== Data provided ==
· · · · ·

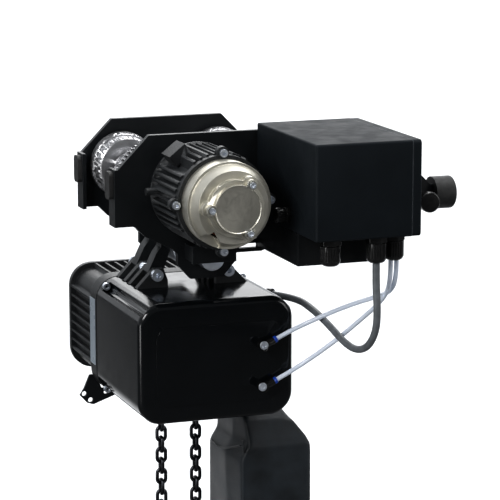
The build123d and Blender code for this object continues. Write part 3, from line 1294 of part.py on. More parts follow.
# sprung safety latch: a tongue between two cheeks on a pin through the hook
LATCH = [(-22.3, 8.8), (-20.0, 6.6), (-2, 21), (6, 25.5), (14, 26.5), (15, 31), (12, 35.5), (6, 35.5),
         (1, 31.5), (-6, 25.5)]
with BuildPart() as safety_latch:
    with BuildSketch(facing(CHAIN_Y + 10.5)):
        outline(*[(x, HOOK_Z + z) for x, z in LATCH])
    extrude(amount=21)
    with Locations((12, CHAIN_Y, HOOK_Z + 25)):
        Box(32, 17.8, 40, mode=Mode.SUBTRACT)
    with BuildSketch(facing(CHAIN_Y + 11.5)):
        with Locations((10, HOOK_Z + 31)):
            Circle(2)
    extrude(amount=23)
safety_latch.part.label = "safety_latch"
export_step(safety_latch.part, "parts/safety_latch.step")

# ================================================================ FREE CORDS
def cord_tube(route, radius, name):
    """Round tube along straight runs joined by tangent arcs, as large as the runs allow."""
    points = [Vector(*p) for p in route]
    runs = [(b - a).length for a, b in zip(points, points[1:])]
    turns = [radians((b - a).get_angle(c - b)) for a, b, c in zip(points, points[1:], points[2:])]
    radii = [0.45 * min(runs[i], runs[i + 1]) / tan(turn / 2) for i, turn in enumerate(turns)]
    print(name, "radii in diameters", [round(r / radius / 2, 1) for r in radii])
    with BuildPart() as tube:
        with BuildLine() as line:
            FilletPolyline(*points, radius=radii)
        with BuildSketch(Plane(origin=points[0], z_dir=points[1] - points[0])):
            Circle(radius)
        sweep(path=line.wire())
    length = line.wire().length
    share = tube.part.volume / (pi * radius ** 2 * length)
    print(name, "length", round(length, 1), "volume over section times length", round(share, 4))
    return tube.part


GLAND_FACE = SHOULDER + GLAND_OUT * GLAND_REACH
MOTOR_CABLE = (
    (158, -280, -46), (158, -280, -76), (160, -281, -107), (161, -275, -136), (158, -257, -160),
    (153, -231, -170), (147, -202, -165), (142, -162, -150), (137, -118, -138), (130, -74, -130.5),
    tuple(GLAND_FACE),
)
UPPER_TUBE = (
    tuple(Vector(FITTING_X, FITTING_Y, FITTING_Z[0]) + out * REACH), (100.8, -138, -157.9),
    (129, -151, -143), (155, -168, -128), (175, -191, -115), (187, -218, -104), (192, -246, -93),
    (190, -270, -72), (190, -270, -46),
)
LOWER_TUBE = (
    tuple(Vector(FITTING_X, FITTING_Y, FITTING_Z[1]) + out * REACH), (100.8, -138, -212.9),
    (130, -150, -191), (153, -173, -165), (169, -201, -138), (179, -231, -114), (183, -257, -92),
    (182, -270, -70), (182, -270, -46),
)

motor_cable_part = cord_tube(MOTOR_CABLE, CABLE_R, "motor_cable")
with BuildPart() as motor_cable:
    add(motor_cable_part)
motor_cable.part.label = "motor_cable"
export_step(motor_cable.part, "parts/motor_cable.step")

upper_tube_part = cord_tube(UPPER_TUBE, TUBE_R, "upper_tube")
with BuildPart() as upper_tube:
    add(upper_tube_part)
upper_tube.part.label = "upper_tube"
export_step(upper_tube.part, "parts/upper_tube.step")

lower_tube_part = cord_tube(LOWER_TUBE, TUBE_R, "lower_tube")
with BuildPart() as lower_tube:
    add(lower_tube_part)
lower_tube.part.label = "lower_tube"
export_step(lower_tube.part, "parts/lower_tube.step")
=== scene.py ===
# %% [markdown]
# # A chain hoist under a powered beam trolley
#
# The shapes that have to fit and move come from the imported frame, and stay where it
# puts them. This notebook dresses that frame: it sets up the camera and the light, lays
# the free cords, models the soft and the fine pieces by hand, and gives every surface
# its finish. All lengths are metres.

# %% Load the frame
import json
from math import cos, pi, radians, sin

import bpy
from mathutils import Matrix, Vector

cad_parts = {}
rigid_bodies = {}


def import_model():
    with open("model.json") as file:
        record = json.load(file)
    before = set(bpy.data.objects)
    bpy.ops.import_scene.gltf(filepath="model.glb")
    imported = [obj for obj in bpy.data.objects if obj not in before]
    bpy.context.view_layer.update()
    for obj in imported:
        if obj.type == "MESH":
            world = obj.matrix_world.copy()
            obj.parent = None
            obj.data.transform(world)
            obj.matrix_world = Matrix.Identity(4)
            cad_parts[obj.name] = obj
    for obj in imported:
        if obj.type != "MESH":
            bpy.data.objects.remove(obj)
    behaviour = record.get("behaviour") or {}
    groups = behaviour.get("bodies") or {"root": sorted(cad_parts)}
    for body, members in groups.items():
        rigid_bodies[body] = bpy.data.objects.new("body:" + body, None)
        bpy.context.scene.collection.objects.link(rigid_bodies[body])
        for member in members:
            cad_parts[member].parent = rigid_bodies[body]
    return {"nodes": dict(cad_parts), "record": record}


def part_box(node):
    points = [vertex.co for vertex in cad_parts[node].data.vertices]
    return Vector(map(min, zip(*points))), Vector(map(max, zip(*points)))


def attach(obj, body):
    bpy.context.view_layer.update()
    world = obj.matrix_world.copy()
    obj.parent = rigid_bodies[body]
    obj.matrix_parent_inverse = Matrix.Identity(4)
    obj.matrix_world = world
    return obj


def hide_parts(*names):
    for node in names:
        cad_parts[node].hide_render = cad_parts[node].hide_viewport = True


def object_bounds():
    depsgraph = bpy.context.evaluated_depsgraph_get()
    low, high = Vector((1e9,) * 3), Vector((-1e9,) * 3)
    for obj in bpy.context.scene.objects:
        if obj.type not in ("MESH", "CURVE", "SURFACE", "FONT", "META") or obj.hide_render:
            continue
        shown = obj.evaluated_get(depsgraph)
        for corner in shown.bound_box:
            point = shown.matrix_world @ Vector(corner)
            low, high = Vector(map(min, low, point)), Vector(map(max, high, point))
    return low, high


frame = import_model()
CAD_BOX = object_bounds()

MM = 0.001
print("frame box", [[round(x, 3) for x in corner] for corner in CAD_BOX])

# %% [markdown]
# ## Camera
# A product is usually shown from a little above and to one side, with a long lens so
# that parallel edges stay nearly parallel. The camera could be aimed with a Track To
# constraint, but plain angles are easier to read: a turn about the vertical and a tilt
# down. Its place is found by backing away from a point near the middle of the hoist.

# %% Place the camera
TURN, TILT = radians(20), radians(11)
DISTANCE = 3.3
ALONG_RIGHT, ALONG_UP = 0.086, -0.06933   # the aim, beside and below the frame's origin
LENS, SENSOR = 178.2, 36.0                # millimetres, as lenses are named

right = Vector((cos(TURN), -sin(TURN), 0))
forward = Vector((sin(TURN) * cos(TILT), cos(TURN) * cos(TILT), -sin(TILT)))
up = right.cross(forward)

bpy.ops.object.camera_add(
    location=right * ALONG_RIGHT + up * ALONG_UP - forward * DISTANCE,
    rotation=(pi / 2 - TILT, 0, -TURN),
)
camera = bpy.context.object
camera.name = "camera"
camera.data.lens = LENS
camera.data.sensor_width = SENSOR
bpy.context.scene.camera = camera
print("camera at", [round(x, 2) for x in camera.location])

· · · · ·

== Do this ==
Retype precisely, and only, the span of lines that opens at the line containing "low, high = Vector((1e9,)" and closes at the line containing "up = right.cross(forward)", both inclusive.

== Completed task ==
    low, high = Vector((1e9,) * 3), Vector((-1e9,) * 3)
    for obj in bpy.context.scene.objects:
        if obj.type not in ("MESH", "CURVE", "SURFACE", "FONT", "META") or obj.hide_render:
            continue
        shown = obj.evaluated_get(depsgraph)
        for corner in shown.bound_box:
            point = shown.matrix_world @ Vector(corner)
            low, high = Vector(map(min, low, point)), Vector(map(max, high, point))
    return low, high


frame = import_model()
CAD_BOX = object_bounds()

MM = 0.001
print("frame box", [[round(x, 3) for x in corner] for corner in CAD_BOX])

# %% [markdown]
# ## Camera
# A product is usually shown from a little above and to one side, with a long lens so
# that parallel edges stay nearly parallel. The camera could be aimed with a Track To
# constraint, but plain angles are easier to read: a turn about the vertical and a tilt
# down. Its place is found by backing away from a point near the middle of the hoist.

# %% Place the camera
TURN, TILT = radians(20), radians(11)
DISTANCE = 3.3
ALONG_RIGHT, ALONG_UP = 0.086, -0.06933   # the aim, beside and below the frame's origin
LENS, SENSOR = 178.2, 36.0                # millimetres, as lenses are named

right = Vector((cos(TURN), -sin(TURN), 0))
forward = Vector((sin(TURN) * cos(TILT), cos(TURN) * cos(TILT), -sin(TILT)))
up = right.cross(forward)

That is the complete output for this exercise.